Fear is a powerful motivator. It can drive banks to failure, nations to war and people watching their growing waistlines to put down that third slice of pizza.

Extreme fear, mixed with hope, was behind recent manic gyrations in the world’s stock markets and has been the only reason why the buyers and sellers in Destin are real estate frozen. The Destin real estate market has so many buyer and sellers both wanting the same thing, a new home. Yet fear is keeping them from moving towards one today when the interest rates are low and the inventory is plentiful. Interest rates are expected to grow to 8% next. Whatever the buyer thinks he will save by waiting will cost him triple with a higher interest rate. Most buyers never calculated the cost of waiting. They will be shocked when they realize that the $10,000 they thought they would save by waiting actually cost them $200 more per month in a payment which equals a $72,000 loss over 30 years. It is sad for me to watch FEAR keep buyers from making a great investment decision.

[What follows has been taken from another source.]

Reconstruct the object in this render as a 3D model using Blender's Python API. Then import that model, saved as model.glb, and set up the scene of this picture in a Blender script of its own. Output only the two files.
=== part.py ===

Remember in 1990 when the media said, “don’t buy real estate”. I bet everyone who bought in 1990 is very glad they did. 15 years of incredible appreciation is what they were able to take to the bank.

Hope also is a powerful motivator.

To think, the financial crisis gripping us today started when people imbued with hope purchased homes they could not afford. That misplaced emotion led to a massive housing market bubble.

The bubble started bursting in our market September 2006 because of the onslaught of hurricanes Ivan and Katrina. It appeared for awhile that Destin lead the rest of the national real estate market in the bubble burst because our economy is tied to the those markets crippled by these hurricanes. The reality is the Destin real estate market is expected to be one of the first markets to emerge from the busted bubble because as a second home resort market our buyer prospects remain credit and cash strong. Resort real estate markets are different that traditional homeowner occupied markets. We have many sellers struggling to sell and buyers afraid to buy for unrealistic reason caused by false fear.

The media and the financial districts both live together in New York. Doom and gloom live next door to each other. They see each other daily at the local pubs, delis and subways. Doom loves gloom because it sells their air time and the fall out for Destin of doom and gloom spending so much time together in New York is buyers missing great resort properties and sellers growing weary by waiting. 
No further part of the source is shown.